__Set exercise__
Pull out every line below containing the word "Continue".

__Raw data__
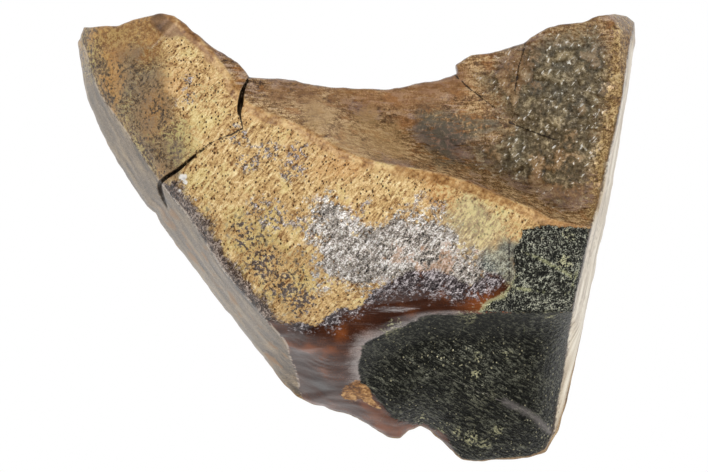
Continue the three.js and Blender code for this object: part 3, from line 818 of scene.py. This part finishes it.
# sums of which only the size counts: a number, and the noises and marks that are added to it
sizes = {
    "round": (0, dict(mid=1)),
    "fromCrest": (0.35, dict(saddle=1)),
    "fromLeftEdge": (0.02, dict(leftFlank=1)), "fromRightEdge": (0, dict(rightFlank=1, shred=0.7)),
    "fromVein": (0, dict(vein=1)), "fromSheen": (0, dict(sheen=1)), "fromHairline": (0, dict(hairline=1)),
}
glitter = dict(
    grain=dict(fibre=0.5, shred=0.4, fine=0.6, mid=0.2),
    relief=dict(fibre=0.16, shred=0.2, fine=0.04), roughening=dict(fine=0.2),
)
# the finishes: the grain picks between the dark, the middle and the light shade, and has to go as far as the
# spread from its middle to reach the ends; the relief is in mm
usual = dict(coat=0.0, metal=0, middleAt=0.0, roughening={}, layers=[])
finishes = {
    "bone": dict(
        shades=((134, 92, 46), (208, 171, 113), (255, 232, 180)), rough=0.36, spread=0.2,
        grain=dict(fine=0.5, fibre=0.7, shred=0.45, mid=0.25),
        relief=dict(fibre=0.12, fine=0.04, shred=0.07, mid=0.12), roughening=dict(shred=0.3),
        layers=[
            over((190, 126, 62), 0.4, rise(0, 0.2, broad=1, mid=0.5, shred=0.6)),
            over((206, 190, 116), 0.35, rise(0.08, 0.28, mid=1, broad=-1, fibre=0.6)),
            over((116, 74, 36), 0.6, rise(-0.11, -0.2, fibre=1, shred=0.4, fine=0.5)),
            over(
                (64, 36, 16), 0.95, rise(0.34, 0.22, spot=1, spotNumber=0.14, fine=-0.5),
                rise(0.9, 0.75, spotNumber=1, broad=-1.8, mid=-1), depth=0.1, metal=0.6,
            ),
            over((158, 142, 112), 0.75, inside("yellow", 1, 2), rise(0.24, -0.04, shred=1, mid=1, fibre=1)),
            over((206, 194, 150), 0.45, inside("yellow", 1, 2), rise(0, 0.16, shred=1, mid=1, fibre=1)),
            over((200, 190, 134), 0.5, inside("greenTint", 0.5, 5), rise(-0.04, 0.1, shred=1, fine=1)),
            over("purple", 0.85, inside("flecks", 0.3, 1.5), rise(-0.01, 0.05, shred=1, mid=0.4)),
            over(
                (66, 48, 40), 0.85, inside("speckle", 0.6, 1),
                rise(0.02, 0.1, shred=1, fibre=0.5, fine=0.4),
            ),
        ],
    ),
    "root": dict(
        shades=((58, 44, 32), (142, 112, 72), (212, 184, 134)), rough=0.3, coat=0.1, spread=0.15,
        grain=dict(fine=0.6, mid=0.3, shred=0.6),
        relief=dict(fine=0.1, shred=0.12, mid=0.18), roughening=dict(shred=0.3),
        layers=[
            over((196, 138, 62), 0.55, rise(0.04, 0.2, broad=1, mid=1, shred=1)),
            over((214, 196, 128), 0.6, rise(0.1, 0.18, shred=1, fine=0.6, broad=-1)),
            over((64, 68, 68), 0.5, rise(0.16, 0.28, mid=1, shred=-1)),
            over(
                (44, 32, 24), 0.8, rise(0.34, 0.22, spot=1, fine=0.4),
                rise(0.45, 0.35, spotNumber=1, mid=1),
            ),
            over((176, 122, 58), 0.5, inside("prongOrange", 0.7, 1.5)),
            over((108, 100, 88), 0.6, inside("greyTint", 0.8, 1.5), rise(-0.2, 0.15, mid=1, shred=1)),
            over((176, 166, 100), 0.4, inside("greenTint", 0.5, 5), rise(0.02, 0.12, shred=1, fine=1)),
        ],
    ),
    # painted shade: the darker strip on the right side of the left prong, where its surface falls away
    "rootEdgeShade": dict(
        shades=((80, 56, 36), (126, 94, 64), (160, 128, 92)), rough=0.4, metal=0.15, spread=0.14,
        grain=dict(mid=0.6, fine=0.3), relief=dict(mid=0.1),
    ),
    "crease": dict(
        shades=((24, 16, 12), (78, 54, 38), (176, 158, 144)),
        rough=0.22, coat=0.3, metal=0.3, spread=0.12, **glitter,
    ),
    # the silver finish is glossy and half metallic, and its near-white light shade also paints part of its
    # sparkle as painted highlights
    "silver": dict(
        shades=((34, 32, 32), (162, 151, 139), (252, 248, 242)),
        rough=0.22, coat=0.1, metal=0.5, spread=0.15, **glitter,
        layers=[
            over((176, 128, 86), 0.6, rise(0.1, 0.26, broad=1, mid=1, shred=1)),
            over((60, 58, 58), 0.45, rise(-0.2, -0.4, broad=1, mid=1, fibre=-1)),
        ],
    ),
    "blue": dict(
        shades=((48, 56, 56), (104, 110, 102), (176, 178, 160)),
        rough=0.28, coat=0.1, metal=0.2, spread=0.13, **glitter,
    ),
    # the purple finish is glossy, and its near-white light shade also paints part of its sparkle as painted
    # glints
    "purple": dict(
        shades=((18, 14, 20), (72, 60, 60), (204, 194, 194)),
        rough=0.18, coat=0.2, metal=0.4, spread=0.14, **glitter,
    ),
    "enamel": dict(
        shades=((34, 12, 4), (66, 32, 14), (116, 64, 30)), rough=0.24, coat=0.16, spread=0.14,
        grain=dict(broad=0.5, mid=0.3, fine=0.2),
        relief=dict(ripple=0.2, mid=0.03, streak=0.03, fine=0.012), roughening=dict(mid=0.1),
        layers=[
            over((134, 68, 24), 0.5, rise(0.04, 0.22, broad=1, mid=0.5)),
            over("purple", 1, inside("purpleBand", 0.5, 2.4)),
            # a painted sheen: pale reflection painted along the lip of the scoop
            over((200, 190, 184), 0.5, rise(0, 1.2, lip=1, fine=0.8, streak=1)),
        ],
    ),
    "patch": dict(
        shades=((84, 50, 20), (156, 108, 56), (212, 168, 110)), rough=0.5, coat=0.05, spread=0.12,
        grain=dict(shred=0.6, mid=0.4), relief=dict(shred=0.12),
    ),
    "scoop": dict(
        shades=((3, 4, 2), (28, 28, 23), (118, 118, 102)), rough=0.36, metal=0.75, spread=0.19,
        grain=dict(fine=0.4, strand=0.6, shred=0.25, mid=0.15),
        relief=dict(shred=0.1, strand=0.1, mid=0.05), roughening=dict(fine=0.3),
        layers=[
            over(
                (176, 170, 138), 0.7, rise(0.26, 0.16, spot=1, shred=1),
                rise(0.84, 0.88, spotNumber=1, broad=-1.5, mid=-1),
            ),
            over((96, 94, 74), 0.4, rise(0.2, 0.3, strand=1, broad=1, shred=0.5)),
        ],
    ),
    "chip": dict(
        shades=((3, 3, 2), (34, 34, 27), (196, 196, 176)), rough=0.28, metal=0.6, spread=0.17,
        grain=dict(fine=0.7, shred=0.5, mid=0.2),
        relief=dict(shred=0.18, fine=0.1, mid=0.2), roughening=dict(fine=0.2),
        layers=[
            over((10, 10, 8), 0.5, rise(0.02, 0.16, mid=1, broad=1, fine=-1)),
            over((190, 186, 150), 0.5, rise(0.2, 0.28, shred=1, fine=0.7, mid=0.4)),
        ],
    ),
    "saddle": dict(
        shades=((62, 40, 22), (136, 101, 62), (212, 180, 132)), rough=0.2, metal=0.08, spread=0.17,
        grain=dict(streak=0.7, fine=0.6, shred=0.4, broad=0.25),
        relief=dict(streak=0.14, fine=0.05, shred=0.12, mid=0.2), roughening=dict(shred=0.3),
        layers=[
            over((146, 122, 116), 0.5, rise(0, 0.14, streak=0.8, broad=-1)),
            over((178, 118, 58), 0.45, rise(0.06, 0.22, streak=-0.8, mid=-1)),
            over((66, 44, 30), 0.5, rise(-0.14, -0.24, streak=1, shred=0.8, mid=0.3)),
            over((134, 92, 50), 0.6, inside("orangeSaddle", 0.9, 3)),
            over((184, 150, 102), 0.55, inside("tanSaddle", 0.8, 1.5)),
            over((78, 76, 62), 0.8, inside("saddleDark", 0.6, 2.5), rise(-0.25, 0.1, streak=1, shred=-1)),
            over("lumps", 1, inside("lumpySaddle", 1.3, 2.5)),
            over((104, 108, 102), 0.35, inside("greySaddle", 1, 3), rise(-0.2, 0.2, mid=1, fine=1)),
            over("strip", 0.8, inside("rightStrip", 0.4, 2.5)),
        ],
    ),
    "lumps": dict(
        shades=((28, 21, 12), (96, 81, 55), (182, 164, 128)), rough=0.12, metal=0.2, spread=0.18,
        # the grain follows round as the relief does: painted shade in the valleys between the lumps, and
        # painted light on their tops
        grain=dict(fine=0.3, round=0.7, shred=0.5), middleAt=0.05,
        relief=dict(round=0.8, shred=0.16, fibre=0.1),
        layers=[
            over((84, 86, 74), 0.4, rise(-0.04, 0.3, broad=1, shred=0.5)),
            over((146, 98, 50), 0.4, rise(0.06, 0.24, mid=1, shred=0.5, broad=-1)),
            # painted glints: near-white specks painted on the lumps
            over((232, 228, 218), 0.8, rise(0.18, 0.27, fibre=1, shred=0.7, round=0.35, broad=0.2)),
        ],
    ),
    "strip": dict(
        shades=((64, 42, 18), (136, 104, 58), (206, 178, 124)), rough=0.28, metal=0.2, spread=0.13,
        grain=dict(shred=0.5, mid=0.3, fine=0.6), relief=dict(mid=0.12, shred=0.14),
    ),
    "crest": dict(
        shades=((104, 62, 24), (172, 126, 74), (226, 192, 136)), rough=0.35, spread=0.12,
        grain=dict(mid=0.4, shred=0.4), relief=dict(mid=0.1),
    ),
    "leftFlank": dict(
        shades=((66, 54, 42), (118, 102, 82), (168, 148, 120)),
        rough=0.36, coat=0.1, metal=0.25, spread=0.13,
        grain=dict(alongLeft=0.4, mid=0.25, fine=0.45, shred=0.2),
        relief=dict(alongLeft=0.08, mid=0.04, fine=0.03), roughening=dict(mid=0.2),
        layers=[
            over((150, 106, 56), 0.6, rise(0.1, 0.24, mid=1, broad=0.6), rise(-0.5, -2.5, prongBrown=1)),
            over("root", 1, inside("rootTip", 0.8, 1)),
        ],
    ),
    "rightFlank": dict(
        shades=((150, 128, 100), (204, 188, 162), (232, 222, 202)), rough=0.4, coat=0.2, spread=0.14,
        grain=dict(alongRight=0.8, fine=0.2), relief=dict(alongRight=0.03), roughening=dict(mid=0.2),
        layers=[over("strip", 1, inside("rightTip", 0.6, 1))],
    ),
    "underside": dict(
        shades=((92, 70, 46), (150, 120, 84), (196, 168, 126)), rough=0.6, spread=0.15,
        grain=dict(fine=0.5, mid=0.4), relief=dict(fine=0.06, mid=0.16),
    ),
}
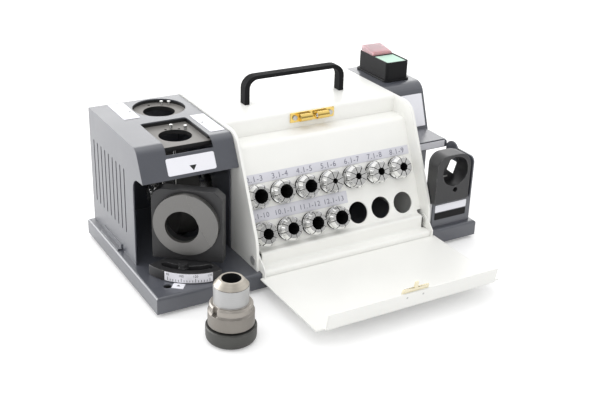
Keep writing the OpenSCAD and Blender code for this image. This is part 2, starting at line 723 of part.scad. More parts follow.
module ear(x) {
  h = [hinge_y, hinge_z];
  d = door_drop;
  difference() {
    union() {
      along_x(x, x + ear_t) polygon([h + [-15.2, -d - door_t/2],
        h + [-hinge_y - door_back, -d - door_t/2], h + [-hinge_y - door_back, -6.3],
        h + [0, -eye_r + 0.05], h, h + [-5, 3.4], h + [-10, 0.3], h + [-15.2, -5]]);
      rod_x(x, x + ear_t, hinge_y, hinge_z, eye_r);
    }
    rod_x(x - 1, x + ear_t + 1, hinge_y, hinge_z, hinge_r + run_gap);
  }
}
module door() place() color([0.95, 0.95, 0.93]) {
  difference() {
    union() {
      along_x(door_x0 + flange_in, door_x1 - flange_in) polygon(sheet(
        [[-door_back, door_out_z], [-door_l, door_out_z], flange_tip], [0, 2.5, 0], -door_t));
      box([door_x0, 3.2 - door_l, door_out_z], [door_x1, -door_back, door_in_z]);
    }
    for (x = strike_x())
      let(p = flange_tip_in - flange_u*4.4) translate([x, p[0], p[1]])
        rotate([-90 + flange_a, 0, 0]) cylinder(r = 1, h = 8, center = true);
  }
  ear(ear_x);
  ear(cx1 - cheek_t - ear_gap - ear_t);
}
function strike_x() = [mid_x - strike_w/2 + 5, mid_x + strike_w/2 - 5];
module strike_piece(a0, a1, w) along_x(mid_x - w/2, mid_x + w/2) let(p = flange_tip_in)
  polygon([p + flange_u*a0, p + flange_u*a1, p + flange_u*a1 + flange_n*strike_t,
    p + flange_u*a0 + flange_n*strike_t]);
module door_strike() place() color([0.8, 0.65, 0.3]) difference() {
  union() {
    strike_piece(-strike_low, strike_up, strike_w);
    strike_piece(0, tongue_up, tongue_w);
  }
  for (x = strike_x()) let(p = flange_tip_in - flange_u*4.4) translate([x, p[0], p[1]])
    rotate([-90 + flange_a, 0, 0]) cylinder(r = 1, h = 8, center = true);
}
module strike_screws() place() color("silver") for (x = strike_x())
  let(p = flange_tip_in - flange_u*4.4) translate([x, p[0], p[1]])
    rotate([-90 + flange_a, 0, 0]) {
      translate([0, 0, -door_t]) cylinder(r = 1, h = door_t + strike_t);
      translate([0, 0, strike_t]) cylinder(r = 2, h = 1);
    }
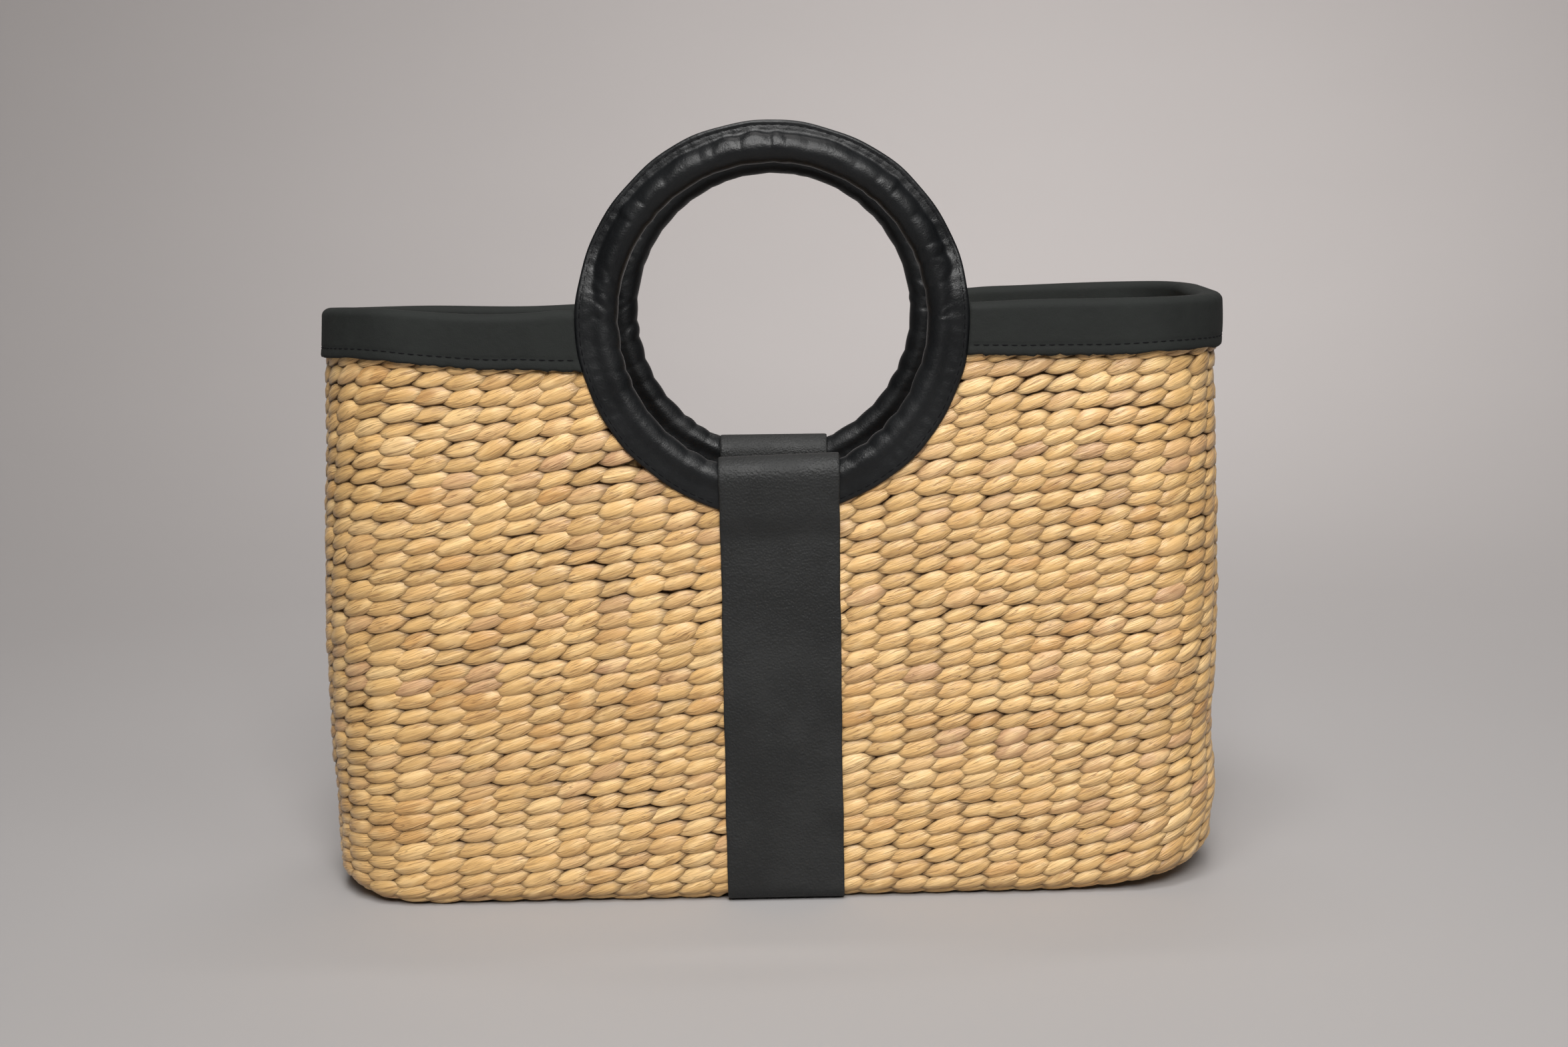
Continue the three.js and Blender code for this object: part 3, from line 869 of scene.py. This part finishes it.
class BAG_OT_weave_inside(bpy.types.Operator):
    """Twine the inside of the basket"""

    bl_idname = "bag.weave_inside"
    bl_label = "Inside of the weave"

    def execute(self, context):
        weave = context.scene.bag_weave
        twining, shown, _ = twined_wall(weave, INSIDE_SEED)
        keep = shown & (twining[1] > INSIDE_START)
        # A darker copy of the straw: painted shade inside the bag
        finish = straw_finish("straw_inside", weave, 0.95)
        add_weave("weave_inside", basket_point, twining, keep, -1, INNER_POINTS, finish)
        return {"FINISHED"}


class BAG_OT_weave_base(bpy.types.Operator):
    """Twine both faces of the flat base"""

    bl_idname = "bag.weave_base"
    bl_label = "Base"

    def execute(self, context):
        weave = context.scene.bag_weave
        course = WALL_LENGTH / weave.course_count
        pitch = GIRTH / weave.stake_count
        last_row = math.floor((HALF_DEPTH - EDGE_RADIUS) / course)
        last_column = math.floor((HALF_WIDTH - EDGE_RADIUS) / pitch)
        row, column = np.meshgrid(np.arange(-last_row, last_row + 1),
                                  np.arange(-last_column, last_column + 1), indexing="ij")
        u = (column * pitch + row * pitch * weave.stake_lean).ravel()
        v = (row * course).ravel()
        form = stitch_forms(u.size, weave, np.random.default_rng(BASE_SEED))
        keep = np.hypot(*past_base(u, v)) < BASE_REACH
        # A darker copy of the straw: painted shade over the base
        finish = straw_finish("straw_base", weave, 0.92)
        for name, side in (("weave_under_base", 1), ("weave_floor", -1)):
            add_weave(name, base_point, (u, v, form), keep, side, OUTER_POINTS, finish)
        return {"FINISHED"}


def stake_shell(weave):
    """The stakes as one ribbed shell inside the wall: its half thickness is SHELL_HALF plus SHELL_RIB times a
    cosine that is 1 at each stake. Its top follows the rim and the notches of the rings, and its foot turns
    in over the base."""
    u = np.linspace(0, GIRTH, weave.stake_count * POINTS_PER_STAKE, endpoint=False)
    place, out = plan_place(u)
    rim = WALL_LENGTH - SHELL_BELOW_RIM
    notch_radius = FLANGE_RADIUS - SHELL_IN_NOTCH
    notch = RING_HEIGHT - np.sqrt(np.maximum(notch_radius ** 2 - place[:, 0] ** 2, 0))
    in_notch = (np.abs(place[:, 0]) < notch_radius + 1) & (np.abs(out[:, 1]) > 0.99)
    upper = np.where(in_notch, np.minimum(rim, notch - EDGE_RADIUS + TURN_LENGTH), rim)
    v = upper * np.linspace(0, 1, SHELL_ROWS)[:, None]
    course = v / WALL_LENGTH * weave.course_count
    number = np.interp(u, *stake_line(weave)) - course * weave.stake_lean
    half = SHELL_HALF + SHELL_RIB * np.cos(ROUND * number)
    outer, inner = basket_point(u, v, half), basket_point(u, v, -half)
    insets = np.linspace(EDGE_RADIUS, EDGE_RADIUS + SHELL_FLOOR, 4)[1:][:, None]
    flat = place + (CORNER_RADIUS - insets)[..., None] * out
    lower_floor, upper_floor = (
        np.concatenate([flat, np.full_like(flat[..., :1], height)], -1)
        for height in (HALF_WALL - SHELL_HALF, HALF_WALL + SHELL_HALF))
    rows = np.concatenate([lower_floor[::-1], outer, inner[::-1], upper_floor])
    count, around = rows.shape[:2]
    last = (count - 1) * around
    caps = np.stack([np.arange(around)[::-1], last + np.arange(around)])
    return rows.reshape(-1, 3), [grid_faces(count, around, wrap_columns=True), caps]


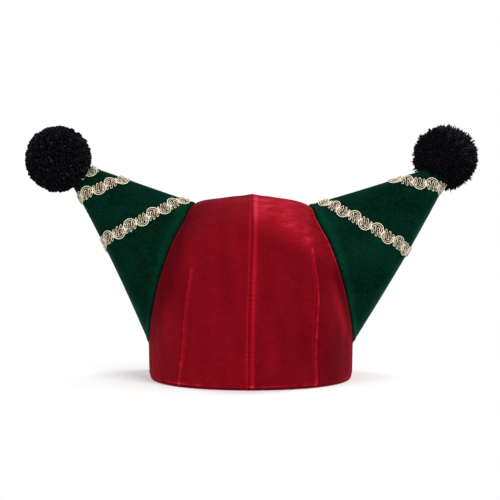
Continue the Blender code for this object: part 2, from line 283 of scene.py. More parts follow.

__Reply__
Continue the three.js and Blender code for this object: part 3, from line 818 of scene.py. This part finishes it.
Continue the three.js and Blender code for this object: part 3, from line 869 of scene.py. This part finishes it.
Continue the Blender code for this object: part 2, from line 283 of scene.py. More parts follow.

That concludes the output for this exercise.